** begin TASK DATA **
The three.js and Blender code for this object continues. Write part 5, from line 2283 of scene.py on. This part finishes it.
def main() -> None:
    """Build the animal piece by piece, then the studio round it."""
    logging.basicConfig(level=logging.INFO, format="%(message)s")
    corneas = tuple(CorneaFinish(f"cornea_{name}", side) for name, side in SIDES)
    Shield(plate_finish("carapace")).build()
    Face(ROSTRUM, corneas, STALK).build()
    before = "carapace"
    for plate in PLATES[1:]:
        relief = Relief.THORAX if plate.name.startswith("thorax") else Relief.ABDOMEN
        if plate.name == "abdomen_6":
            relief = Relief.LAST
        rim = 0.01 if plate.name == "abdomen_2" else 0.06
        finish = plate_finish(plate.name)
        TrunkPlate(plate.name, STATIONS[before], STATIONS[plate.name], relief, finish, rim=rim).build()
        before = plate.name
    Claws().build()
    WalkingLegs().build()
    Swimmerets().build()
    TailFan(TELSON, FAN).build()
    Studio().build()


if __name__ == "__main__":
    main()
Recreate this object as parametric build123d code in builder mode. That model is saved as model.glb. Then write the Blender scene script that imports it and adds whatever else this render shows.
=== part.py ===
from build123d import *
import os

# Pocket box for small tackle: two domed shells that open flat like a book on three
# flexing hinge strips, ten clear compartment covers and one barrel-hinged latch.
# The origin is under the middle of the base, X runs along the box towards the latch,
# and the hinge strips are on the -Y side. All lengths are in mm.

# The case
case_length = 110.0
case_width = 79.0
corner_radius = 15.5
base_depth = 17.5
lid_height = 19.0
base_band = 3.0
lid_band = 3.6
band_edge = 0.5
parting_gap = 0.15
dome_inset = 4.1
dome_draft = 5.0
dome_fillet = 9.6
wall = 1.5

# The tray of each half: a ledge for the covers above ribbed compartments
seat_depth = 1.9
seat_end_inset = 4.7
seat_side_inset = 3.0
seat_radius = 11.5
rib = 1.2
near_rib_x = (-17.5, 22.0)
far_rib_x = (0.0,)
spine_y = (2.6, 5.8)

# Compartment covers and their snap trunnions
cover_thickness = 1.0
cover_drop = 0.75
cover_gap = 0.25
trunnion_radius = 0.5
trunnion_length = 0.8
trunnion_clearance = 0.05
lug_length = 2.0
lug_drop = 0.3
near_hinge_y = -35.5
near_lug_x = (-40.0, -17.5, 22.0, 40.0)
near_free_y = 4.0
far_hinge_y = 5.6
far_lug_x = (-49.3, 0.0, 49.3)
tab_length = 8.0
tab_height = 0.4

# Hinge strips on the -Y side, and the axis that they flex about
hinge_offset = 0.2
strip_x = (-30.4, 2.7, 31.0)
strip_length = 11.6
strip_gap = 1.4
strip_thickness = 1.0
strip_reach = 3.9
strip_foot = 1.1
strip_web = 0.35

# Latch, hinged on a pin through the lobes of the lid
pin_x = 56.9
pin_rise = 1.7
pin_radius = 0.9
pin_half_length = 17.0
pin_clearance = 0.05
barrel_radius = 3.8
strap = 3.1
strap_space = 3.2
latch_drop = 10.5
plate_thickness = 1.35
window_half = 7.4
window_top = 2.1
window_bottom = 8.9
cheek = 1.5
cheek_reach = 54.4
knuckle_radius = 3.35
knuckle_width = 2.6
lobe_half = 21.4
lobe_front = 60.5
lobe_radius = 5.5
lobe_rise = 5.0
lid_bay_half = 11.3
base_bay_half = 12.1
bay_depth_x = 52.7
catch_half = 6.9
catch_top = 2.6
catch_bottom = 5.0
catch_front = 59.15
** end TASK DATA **
** begin TASK DATA **
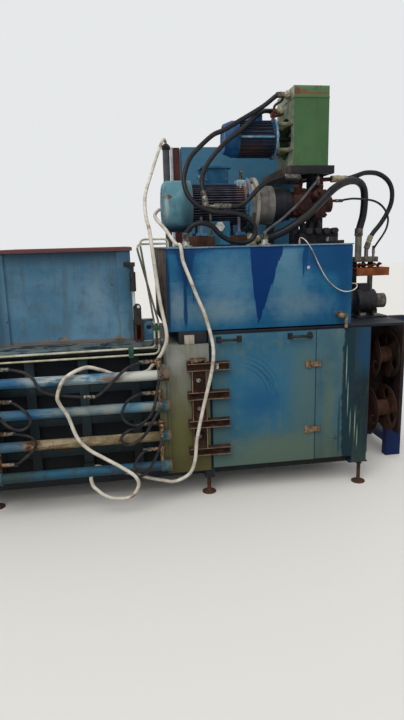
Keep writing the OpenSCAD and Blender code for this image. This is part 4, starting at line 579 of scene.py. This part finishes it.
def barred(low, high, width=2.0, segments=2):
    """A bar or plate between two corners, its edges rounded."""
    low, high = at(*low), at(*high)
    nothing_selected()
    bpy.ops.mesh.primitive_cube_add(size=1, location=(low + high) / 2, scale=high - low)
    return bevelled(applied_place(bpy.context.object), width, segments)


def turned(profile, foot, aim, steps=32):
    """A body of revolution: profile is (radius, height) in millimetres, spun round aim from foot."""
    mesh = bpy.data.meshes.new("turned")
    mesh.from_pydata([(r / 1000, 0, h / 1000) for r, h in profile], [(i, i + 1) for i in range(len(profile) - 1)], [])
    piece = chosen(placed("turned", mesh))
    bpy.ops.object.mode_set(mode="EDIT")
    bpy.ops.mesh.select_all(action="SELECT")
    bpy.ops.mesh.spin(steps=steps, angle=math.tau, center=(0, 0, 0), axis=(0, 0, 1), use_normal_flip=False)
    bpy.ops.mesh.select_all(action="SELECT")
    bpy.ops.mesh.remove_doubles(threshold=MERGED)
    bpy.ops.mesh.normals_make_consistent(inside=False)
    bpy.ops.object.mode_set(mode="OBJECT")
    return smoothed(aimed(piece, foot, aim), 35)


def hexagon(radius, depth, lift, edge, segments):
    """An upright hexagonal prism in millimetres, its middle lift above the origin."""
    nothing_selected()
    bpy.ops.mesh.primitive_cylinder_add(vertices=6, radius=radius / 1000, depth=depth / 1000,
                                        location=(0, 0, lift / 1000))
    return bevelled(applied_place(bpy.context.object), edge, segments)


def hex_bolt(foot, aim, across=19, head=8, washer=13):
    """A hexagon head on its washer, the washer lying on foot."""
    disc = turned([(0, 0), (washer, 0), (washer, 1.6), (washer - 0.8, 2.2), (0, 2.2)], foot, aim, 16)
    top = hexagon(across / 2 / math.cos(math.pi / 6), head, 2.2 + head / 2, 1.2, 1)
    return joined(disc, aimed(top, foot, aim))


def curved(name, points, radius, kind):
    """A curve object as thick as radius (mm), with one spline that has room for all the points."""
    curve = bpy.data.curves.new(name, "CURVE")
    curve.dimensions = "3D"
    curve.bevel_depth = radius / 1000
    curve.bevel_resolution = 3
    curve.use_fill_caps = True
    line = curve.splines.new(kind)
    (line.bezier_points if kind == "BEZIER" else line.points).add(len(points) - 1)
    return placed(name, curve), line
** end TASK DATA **
BRIEF
What is the number of lines in the listing that include the word "code"? Give that number and nothing else.

EXERCISE RESULT
3